Hatch and Reichelstein (1994) show how semiconductors costs fall through yield improvements and identifies cumulative volume an cumulative engineering as joint determinants of learning by doing. Rather than serve as a proxy for manufacturing experience, cumulative volume represents the source of information about yield losses, which are eliminated through engineering analysis of production volume.

This paper, extends the Hatch and Reichelstein (1994) research to identify some of the factors that differentiate the rate of learning between factories. Even factories of similar size and age differ substantially in the levels and rates of improvement in yields. This paper identifies, models, and estimates the impact of equipment operator participation in problem solving teams and operator turnover on the rate of learning by doing using data collected in the Berkeley CSM study.

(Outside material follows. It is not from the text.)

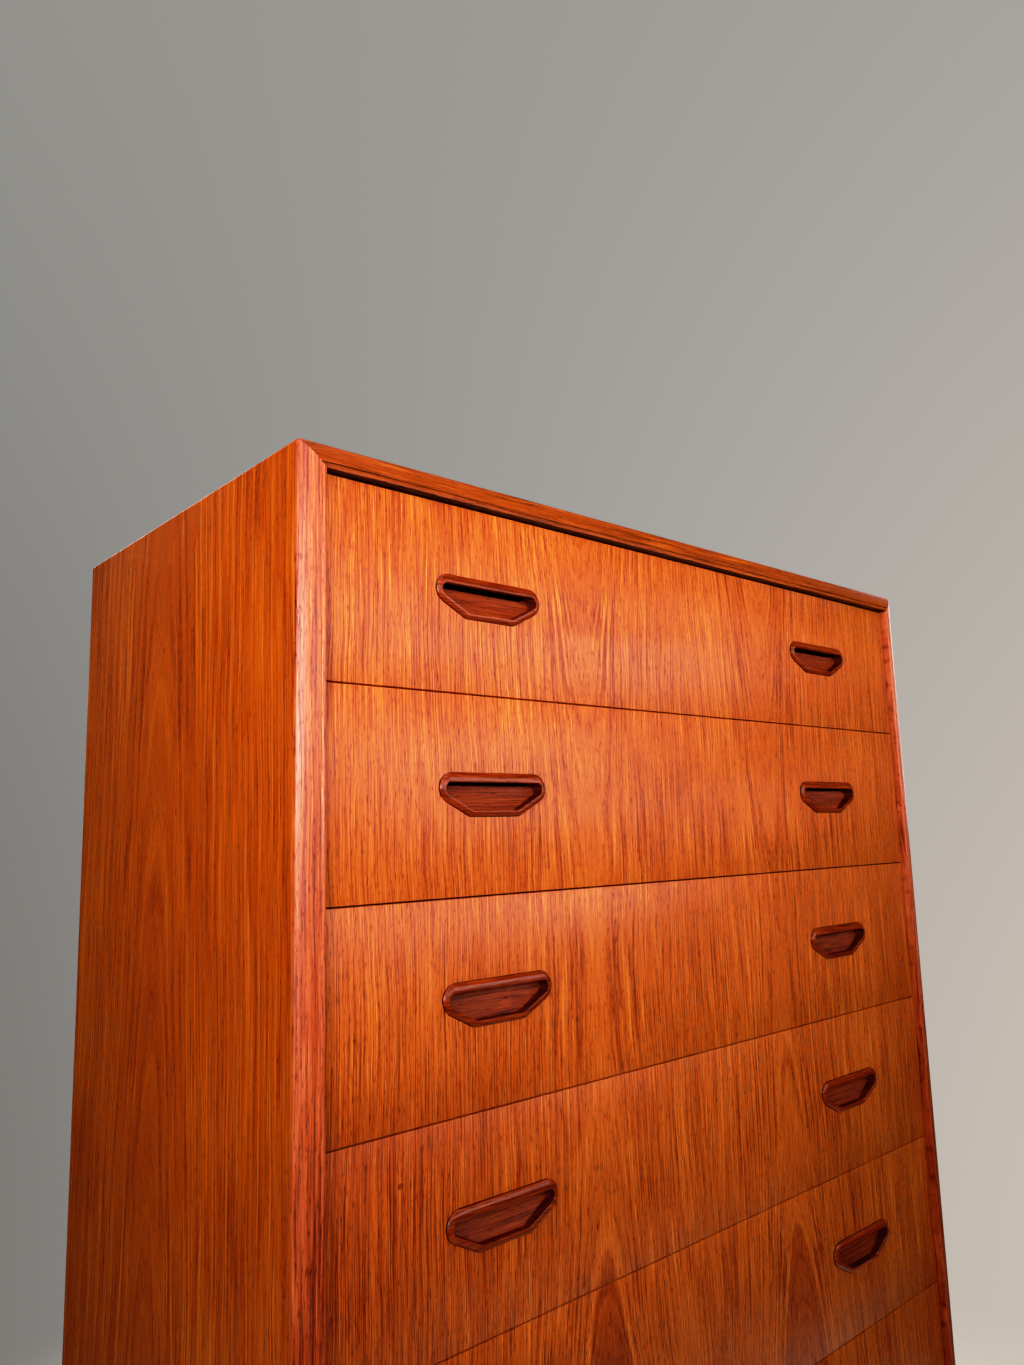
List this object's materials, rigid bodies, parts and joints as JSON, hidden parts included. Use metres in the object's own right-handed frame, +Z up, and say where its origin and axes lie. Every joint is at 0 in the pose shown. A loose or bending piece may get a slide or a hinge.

Human capital is important because ultimately it is people who must learn. Firms that invest in the human capital of the direct labor workforce are able to push responsibility for performance down to the lowest levels, incorporating more information into the decision making and problem solving activities that drive yield improvements. Empirically, the involvement of equipment operators in improvement teams improves yields. In contrast, operator turnover is extremely disruptive in yield improvement activities. This is because turnover represents human capital that is lost when the employee leaves the firm. Also, the new operators who replace them are more prone to accidents, causing additional yield problems rather than helping, to solve them.

The relationship between yield and learning by doing is developed, including an introduction of the main determinants of learning by doing, in Section 2. Section 3 develops a model of learning, by doing based on yield improvements followed by a description of the data and empirical results in section 4. Conclusions are given in section 5.